Think tanks can also contribute to their development, of course. They may collaborate with universities with low research capacity; they can take on the task to inform and train journalists and even promote sound media policies; think tanks can seek to inform and educate as well as influence government officials, promote reforms to the policymaking process and create spaces for the government to engage with other actors; etc. In Chile, think tanks played a central role in the democratisation process. In Eastern Europe, they sustained much of the gains made and the ideas developed after the fall of the Berlin Wall (even if recent developments have placed these, and think tanks, at risk).
But to deliver this promise a new generation of think tanks must emerge. These must explore business models that make them less dependable on big funders, whether public or private –there are possible benefits in network and grassroots models such as foraus, the Swiss foreign policy think tank. They will have to attract a new kind of researcher: a policy entrepreneur equally at ease in research as in communications, management and networking. New think tanks won’t be able to draw credibility from their exclusiveness and close ties to the elites but rather from their capacity to convene a wide range of stakeholders and engage, directly, with the public.
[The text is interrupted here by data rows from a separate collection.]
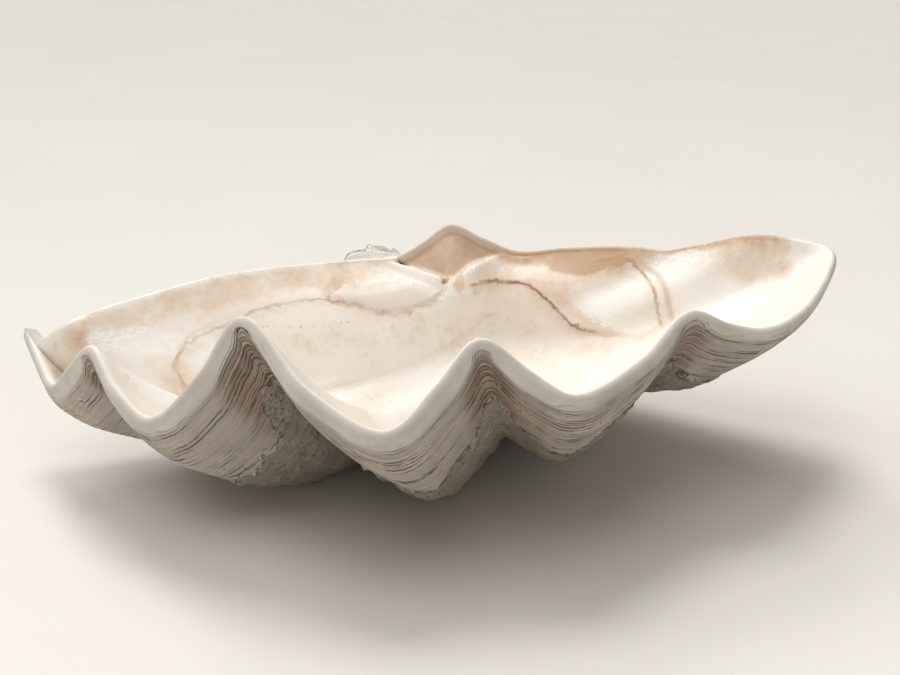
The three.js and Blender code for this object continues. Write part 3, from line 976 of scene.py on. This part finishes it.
def shell_material():
    g = Graph("shell")
    place = g.position()
    streaks = g.vector(g.attribute("ray_x"), g.attribute("ray_y"), 0.0)
    chalk, chalk_height = outside_look(g, place, streaks)
    porcelain, porcelain_height = inside_look(g, place, streaks)
    inside = g.step(0.5, 0.85, g.attribute("turned"))
    g.plug(g.shader.inputs["Base Color"], g.mix(inside, chalk, porcelain))
    gloss = g.math("MULTIPLY_ADD", g.noise(place, 22, 3.0), 0.05, INSIDE_ROUGHNESS)
    rough = g.math("MULTIPLY_ADD", inside, g.math("SUBTRACT", gloss, OUTSIDE_ROUGHNESS), OUTSIDE_ROUGHNESS)
    g.plug(g.shader.inputs["Roughness"], rough)
    height = g.add(g.times(g.math("SUBTRACT", 1.0, inside), chalk_height), g.times(inside, porcelain_height))
    g.plug(g.shader.inputs["Normal"], g.bump(height, MM))
    g.shader.inputs["IOR"].default_value = 1.5
    g.shader.inputs["Specular IOR Level"].default_value = 0.4
    return g.material


# ---------------------------------------------------------------- stage


def make_camera():
    data = bpy.data.cameras.new("camera")
    data.sensor_width = SENSOR
    data.lens = FOCAL
    camera = bpy.data.objects.new("camera", data)
    bpy.context.scene.collection.objects.link(camera)
    back = Vector((math.sin(CAMERA_AZIMUTH) * math.cos(CAMERA_ELEVATION),
                   -math.cos(CAMERA_AZIMUTH) * math.cos(CAMERA_ELEVATION),
                   math.sin(CAMERA_ELEVATION)))
    aim = back.to_track_quat("Z", "Y").to_matrix() @ Matrix.Rotation(CAMERA_ROLL, 3, "Z")
    camera.matrix_world = Matrix.Translation(Vector(TARGET) + back * CAMERA_DISTANCE) @ aim.to_4x4()
    bpy.context.scene.camera = camera


def make_floor():
    mesh = bpy.data.meshes.new("floor")
    half = FLOOR / 2
    corners = [(-half, -half, 0), (half, -half, 0), (half, half, 0), (-half, half, 0)]
    mesh.from_pydata(corners, [], [(0, 1, 2, 3)])
    floor = bpy.data.objects.new("floor", mesh)
    bpy.context.scene.collection.objects.link(floor)
    g = Graph("paper")
    place = g.position()
    shade = g.step(-1.2, 1.2, g.noise(place, 400, 2.0))
    g.plug(g.shader.inputs["Base Color"], g.mix(shade, PAPER, PAPER_SHADE))
    g.shader.inputs["Roughness"].default_value = 0.85
    g.shader.inputs["Specular IOR Level"].default_value = 0.2
    mesh.materials.append(g.material)


def make_light(name, direction, distance, size, power, colour):
    data = bpy.data.lights.new(name, "AREA")
    data.shape = "DISK"
    data.size = size
    data.energy = power
    data.color = colour
    lamp = bpy.data.objects.new(name, data)
    way = Vector(direction).normalized()
    lamp.matrix_world = Matrix.Translation(way * distance) @ way.to_track_quat("Z", "Y").to_matrix().to_4x4()
    lamp.visible_camera = False
    bpy.context.scene.collection.objects.link(lamp)


def make_sun(name, direction, angle, strength, colour):
    data = bpy.data.lights.new(name, "SUN")
    data.angle = angle
    data.energy = strength
    data.color = colour
    lamp = bpy.data.objects.new(name, data)
    lamp.matrix_world = Vector(direction).to_track_quat("Z", "Y").to_matrix().to_4x4()
    bpy.context.scene.collection.objects.link(lamp)


def make_room():
    world = bpy.data.worlds.new("room")
    world.use_nodes = True
    world.node_tree.nodes["Background"].inputs["Color"].default_value = ROOM_COLOUR
    world.node_tree.nodes["Background"].inputs["Strength"].default_value = ROOM_STRENGTH
    bpy.context.scene.world = world
    bpy.context.scene.view_settings.view_transform = "Standard"


valve = make_valve(Base())
valve.data.materials.append(shell_material())
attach(valve, "root")
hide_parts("valve")

make_camera()
make_floor()
make_sun("high_window", (-0.04, 0.38, 0.93), 22 * DEG, 1.35, (1, 0.985, 0.96))
make_sun("window", (-0.12, 0.66, 0.7), 20 * DEG, 0.75, (1, 0.985, 0.96))
make_sun("left_window", (-0.72, 0.36, 0.5), 22 * DEG, 0.4, (1, 0.99, 0.97))
make_light("ceiling", (-0.3, -0.3, 1), 2.6, 2.2, 20, (1, 0.99, 0.97))
make_sun("room_side", (-0.15, -1, 0.22), 50 * DEG, 0.26, (1, 0.95, 0.9))
make_room()
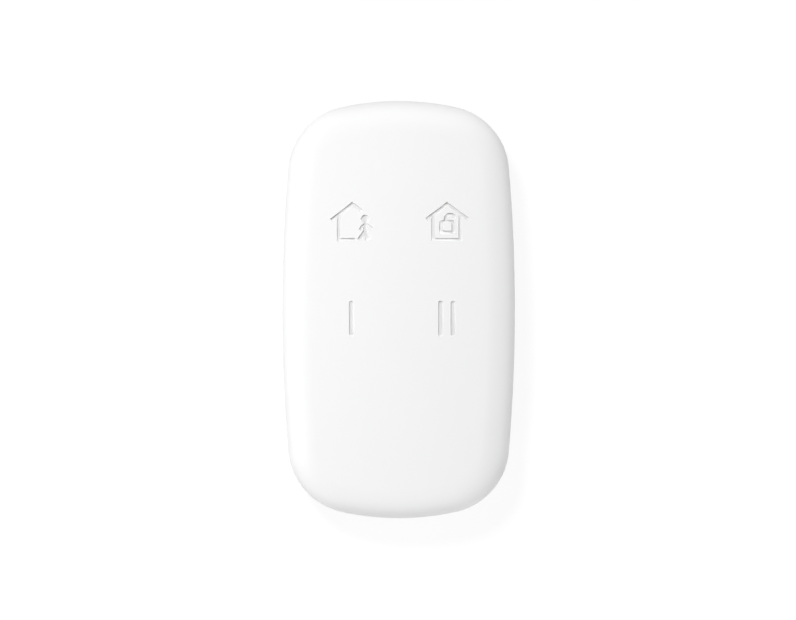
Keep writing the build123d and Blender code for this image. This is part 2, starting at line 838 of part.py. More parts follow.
# Battery door: a flange, a neck with bayonet lugs, a coin slot and a seat for the pad
with BuildPart() as battery_door:
    with BuildSketch(door_plane(door_recess)):
        Circle(door_flange_radius)
    extrude(amount=door_flange_thickness)
    chamfer(battery_door.faces().sort_by(Axis.Z)[0].edges(), flange_chamfer)
    with BuildSketch(door_plane(door_flange_top)):
        Circle(door_neck_radius)
    extrude(amount=door_top - door_flange_top)
    with BuildSketch(door_plane(lug_bottom)):
        add(door_sectors(lug_radius, lug_half_angle, lug_turn))
    extrude(amount=lug_thickness)
    with BuildSketch(door_plane(door_top - pad_thickness)):
        Circle(pad_radius + pad_gap)
    extrude(amount=pad_thickness, mode=Mode.SUBTRACT)
    with BuildSketch(door_plane(door_recess)):
        SlotOverall(coin_slot_length, coin_slot_width)
    extrude(amount=coin_slot_depth, mode=Mode.SUBTRACT)
    with BuildSketch(door_plane(door_recess)):
        with PolarLocations(door_neck_radius - dot_margin, 1, start_angle=lug_turn):
            Circle(dot_radius)
    extrude(amount=dot_depth, mode=Mode.SUBTRACT)
save(battery_door.part, "battery_door")

# Foam pad that presses the cell up
with BuildPart() as door_pad:
    with BuildSketch(door_plane(door_top - pad_thickness)):
        Circle(pad_radius)
    extrude(amount=pad_thickness)
save(door_pad.part, "door_pad")

# Seal between the door's flange and the rear cover's ledge
with BuildPart() as door_seal:
    with BuildSketch(door_plane(door_flange_top)):
        Circle(seal_outer_radius)
        Circle(seal_inner_radius, mode=Mode.SUBTRACT)
    extrude(amount=door_seal_thickness)
save(door_seal.part, "door_seal")

# Case screws, driven in from the rear
with BuildPart() as case_screws:
    with BuildSketch(Plane.XY.offset(screw_head_depth)):
        with Locations(*screw_places):
            Circle(screw_head_radius)
    extrude(amount=screw_head_height)
    with BuildSketch(Plane.XY.offset(screw_seat)):
        with Locations(*screw_places):
            Circle(screw_radius)
    extrude(amount=screw_tip - screw_tip_gap - screw_seat)
    with BuildSketch(Plane.XY.offset(screw_head_depth)):
        with Locations(*screw_places):
            Rectangle(screw_cross_length, screw_cross_width)
            Rectangle(screw_cross_width, screw_cross_length)
    extrude(amount=screw_cross_depth, mode=Mode.SUBTRACT)
save(case_screws.part, "case_screws")

# Blank rating label
with BuildPart() as rating_label:
    with BuildSketch(Plane((0, label_y, label_recess - label_thickness))):
        RectangleRounded(label_width, label_length, label_corner)
    extrude(amount=label_thickness)
save(rating_label.part, "rating_label")

# Steel bar across the lanyard pocket
with BuildPart() as lanyard_pin:
    with BuildSketch(Plane.YZ):
        with Locations((lanyard_pin_y, lanyard_pin_z)):
            Circle(lanyard_pin_radius)
    extrude(amount=lanyard_width / 2 + lanyard_pin_grip, both=True)
save(lanyard_pin.part, "lanyard_pin")
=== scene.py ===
import json
import math

import bpy
import numpy as np
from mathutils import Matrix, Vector
from mathutils.geometry import delaunay_2d_cdt


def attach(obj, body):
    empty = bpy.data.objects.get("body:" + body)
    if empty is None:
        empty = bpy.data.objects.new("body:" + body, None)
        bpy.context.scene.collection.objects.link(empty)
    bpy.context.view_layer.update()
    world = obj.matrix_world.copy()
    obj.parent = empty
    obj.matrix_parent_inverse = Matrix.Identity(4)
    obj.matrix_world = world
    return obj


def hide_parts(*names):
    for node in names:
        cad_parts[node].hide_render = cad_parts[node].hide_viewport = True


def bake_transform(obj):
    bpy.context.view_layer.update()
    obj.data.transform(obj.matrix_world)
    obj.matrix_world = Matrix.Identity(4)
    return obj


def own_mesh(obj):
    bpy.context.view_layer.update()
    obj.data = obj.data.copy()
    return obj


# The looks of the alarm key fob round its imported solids. The soft front skin is made
# again here as one smooth surface: a surround on the case, a pad on each key with its
# engraved mark, and a ring of wedges round each pad.
# The shape code works in millimetres, and MM turns them into metres.
MM = 0.001

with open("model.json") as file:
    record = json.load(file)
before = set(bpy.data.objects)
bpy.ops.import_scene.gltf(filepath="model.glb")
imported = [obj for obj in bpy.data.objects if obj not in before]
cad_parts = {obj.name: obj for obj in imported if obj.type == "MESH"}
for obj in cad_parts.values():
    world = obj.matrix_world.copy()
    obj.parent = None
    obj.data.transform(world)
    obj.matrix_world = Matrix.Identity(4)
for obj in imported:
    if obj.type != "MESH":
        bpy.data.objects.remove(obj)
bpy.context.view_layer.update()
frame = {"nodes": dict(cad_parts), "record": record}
scene = bpy.context.scene

# Camera
FRAME_WIDTH = 796
PIXEL = 0.14855  # millimetres of the fob in one pixel of the picture
LENS = 400.0
SENSOR = 36.0
FOCUS_Z = 7.3  # height of the fob's widest line, where PIXEL holds
AIM = (-0.12, -0.06)  # the point that the camera looks at, from the fob's middle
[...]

The challenge for mature and dynamic think tank communities like the British and American is to find the time and motivation to explore new models and share their lessons with think tanks across the world. In developing countries, existing think tanks and their, mostly foreign, funders must pay greater attention to encourage international learning and develop country specific approaches to strengthen the institutional context within which they intend to thrive. It is of little use for them to focus on short term policy impact – especially when short gains may undermine long term progress.